The Empress's Tomb
- First edition cover
- Author: Kirsten Miller
- Series: Kiki Strike
- Genre: Young adult novel
- Publisher: Bloomsbury Publishing
- Publication date: October 1, 2007
- ISBN: 978-1-59990-047-6

= The Empress's Tomb =

2007 book by Kirsten Miller

The Empress's Tomb (2007) is a young adult novel by Kirsten Miller, the second in the Kiki Strike series.

==Plot==
The preface tells the tale of an empress betrayed by a traitor. It reveals that the runaway princess was not really a traitor and that her loyal servant had hidden the truth inside her coffin.

As the story begins, Ananka is having breakfast with her mother when she reads a newspaper headline: "Is This the Work of Kiki Strike?" The article states that someone has let wild animals loose, all with the sign, "I want to go home." Ananka's mom suspects that Kiki is involved and grills Ananka about her grades.

Later, Ananka comes face-to-face with a 6 ft squirrel painted on a side of a building holding up a sign that reads, "YOUR MONEY WILL SET ALL THE ANIMALS FREE." Ananka does not think Kiki painted the squirrel, since Kiki could "speak a dozen languages and kick butts twice her size, but couldn't draw a convincing stick figure." Ananka then goes to her meeting place, expecting to see Kiki and finish their map of the Shadow City. After a while she decides to go home, stopping by Kiki's house, which is empty. Everything is perfectly in place except that Verushka's wheelchair is sitting in the middle of the room.

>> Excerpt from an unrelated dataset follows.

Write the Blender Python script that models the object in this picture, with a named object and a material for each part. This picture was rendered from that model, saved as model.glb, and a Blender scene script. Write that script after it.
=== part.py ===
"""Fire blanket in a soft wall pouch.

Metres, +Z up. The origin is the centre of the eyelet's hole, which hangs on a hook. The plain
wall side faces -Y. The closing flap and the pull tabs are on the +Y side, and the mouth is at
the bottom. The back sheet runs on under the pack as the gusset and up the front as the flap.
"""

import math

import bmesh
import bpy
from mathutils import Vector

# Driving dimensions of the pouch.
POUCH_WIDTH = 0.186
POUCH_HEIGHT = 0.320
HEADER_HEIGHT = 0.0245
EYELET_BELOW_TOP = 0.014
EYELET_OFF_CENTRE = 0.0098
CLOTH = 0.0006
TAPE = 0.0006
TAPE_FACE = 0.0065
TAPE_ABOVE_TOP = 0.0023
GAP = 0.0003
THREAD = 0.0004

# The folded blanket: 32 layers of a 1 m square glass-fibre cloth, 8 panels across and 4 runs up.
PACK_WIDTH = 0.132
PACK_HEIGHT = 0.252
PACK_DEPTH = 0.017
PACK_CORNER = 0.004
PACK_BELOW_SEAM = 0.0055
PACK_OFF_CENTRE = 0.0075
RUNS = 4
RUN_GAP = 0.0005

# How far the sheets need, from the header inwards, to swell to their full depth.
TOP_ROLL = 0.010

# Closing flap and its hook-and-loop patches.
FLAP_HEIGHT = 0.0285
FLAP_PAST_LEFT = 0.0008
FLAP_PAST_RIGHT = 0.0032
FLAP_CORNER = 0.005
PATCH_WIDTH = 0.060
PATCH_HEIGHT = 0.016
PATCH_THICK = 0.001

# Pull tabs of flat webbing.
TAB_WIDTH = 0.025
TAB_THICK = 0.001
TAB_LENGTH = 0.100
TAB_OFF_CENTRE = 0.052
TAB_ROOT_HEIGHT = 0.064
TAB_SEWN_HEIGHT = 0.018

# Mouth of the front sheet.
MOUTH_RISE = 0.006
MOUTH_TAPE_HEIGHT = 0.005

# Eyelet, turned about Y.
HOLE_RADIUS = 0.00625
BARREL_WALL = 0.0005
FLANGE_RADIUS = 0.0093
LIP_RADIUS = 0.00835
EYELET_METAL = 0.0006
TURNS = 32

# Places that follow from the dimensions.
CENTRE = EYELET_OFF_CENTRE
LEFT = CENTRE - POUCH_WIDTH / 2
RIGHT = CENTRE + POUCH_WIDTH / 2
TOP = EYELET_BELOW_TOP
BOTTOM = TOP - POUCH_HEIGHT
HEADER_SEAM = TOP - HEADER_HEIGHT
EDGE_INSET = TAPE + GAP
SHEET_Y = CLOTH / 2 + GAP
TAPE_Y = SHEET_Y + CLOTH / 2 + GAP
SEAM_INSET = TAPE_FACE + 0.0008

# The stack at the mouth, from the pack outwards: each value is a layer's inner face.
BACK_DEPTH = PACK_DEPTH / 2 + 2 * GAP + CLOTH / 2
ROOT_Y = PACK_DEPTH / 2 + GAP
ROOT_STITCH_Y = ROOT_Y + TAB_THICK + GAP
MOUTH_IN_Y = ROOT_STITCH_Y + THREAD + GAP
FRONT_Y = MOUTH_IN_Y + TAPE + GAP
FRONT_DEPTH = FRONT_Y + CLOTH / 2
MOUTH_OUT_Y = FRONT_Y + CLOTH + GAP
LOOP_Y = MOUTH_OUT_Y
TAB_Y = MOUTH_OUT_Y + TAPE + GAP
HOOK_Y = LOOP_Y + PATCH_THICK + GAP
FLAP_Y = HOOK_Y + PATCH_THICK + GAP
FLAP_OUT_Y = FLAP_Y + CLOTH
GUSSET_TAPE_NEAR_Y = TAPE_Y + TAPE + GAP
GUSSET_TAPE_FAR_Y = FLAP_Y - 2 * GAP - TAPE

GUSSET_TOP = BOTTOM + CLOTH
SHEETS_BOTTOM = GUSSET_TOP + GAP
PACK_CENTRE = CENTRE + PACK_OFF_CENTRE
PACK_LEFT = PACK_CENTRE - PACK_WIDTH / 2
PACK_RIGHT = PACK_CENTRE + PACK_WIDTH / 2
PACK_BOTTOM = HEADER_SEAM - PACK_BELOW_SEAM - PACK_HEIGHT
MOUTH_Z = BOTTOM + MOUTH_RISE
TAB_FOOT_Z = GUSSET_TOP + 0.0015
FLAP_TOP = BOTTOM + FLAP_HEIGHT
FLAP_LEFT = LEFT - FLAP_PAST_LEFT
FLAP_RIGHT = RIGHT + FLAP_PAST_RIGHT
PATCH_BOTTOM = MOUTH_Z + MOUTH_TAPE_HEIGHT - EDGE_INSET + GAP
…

When Kiki Strike doesn't show up for a meeting, Ananka is puzzled. Soon, Betty falls in love, Ananka might be sent to boarding school, Kiki is obviously stressed out and Oona's father seems to want her back to settle his "hungry ghost" problem with her dead mother.

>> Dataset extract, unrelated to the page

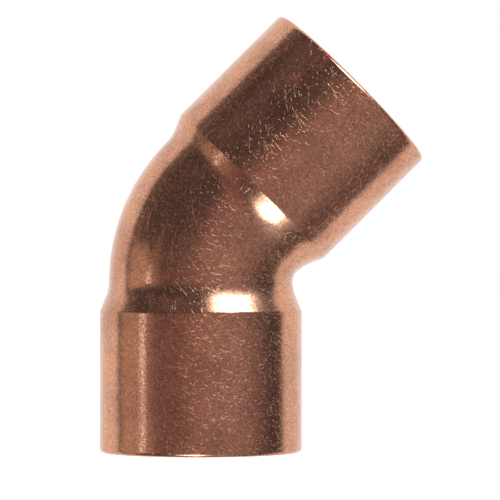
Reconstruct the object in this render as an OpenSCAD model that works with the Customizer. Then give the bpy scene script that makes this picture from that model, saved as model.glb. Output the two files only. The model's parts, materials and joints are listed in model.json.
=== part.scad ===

Ananka sniffs a traitor, and then unwillingly falls into the frying pan herself. As they all discover dangerous secrets about themselves, the trust among the Irregulars begins to dissolve. Ananka and her friends must learn to accept their mistakes and forgive one another other to save all of their lives and more. The story ends with a cliffhanger to be resolved in the next book.

== Reception ==
Kirkus Reviews reported that the characters are "sassy, spirited and smart, and their adventures will appeal to young readers cut from the same mold."